On May 1, the male coyote made his exhibit debut and has been one of the Science Center’s most popular exhibit animals ever since. He started as a program animal when he arrived in 2008, but since another coyote arrived in 2013, he’s become a full-time exhibit animal. While the coyote is still a wild animal, he’s gotten used to a human presence from his time as a program animal. He can often be seen running to the exhibit window to investigate visitors, as curious as any wild coyote might be. Coyotes in the wild use this natural curiosity to adapt quickly to new situations. He’s quite the howler, too. If you hear any long, shrill calls anywhere around the Science Center, it’s probably the coyote.

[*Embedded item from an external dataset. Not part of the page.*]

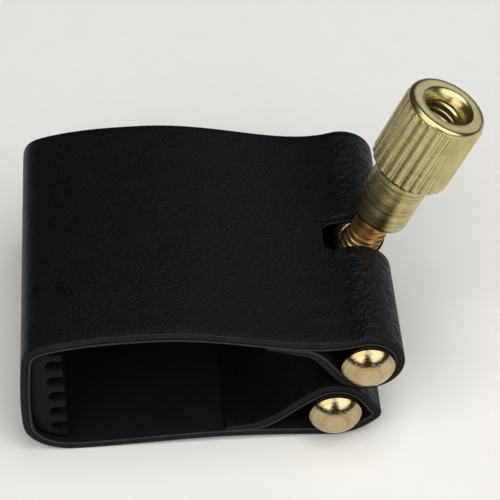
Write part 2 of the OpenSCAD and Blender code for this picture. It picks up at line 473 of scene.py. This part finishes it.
stretches = [
    curve(top_leave, crown, FLAP_STEPS, TOP_LAND, TOP_END)[::-1],
    curve((top_flap[top_land], slope(top_flap, top_land) + 180, 1.8), ring(up, 220, 2), 8),
    arc(flat(up), loop_r, 220, 465, 5),
    top_flap,
    curve((crown_at, 180, 4), (fold_at, 196, 3), 8),
    curve((fold_at, 196, 1), (wall_at, 264, 0.9), 7),
    curve((wall_at, 264, 2.8), (foot_at, 274, 2.6), 6),
    curve((foot_at, 274, 1.5), (floor_at, 360, 2.2), 9),
    curve((floor_at, 0, 4), (arch_at, 0, 4), 8),
    bottom_flap,
    arc(flat(low), loop_r, 264, 284, 5),
    curve(ring(low, 284, 0.66 * loop_r), (beak_c + point_at(-52, beak_r), 38, 0.23 * loop_r), 5),
    arc(beak_c, beak_r, -52, 42, 20),
    curve((beak_c + point_at(42, beak_r), 132, 0.31 * loop_r), ring(low, 62, 0.6 * loop_r), 5),
    arc(flat(low), loop_r, 62, 120, 5),
    curve(ring(low, 120, 3),
          (bottom_flap[low_land], slope(bottom_flap, low_land) + 180, 2.4), 10),
    curve(arch_out, bottom_arrive, FLAP_STEPS, 0.0, LOW_LAND)[::-1],
]
bare = list(stretches[0])
for stretch in stretches[1:]:
    bare += stretch[1:]
run = [0.0]
for a, b in zip(bare, bare[1:]):
    run.append(run[-1] + (b - a).length)
print(f"the strap's line has {len(bare)} points and is {run[-1]:.1f} mm long")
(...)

His voice carries almost everywhere. Listen in the mornings for the younger female’s response. Since the coyote is so curious, it’s important to give him new experiences every day. Animals at the Science Center, just as in the wild, need to exercise their brains as well as their bodies. We do this by engaging them to practice the same skills they might use in the wild: these new experiences are formally called “enrichment.” Enrichment might involve new objects to see, such as toys or a mirror. Coyotes in the wild are adaptable and are constantly exposed to new things in a variety of habitats.

Most of the time, enrichment involves a new kind of smell. Coyotes in the wild use their supercharged noses to sniff out prey or the trail of another coyote. At the Science Center, the exhibit coyote might smell oregano, nutmeg, vanilla, coffee, or even the scents of other Science Center animals hidden throughout his exhibit. Keep an eye out for the coyote sniffing logs, rocks, or the edges of the exhibit where the scents might be hidden.

Of course, it’s important to have enrichment that the coyote can touch and interact with, too. Since wild coyotes eat a huge variety of animals (and garbage humans leave behind), the exhibit coyote gets some extra treats in addition to his fortified diet. Fish blood, grape juice, jam, “mouse-sicles,” and peanut butter are all on the menu on occasion. We hide food in logs and behind rocks throughout his exhibit so he has to use his sense of smell to find his treats. We also cycle in different logs and rocks in his exhibit so hiding places won’t be predictable.

Coyote FAQ

Do coyotes hunt in packs?
Yes, and no. Coyotes in the east and west are slightly different from one another. Western coyotes are more solitary than their eastern counterparts.

What’s the coyote’s name?
Squam Lakes Natural Science Center's live animals serve as valuable teaching tools to educate our audiences about each species’ role in its environment. To reduce focus on the individual animal and the inherent risk of making wild animals appear as "pets," the Science Center does not use "pet" names for exhibit or program animals. While coyotes are related to dogs, they can never be truly domesticated or “tame.” Animal care staffers work with the coyote under “protected contact,” meaning that when cleaning out holding areas or the exhibit, the coyote is always in a separate area.

How many coyotes are at the science center?
Currently, we have two coyotes. The older male is on exhibit and the younger female is strictly a program animal.

Are coyotes vicious?
Coyotes have powerful teeth and jaws for capturing prey, but unless they lose their fear of humans, they will not actively harm humans unless frightened or threatened. They would rather hunt mice and other small animals and stay out of harm’s way.

The coyote’s looking skinny today. Why is that?
Just like a long-haired dog, coyotes shed their winter coats when the weather gets warm. Often, wildlife photographers capture photos of animals in winter when their coats are thick and vibrant. While animal winter coats look beautiful in pictures, they’re not useful in the hot summer months. The fur gradually sheds off, leaving coyotes looking thinner and sometimes patchy. This is also why the red foxes tend to look scruffier in the summertime. Drop by as the weather gets cooler and you’ll start to see the animals with thicker coats.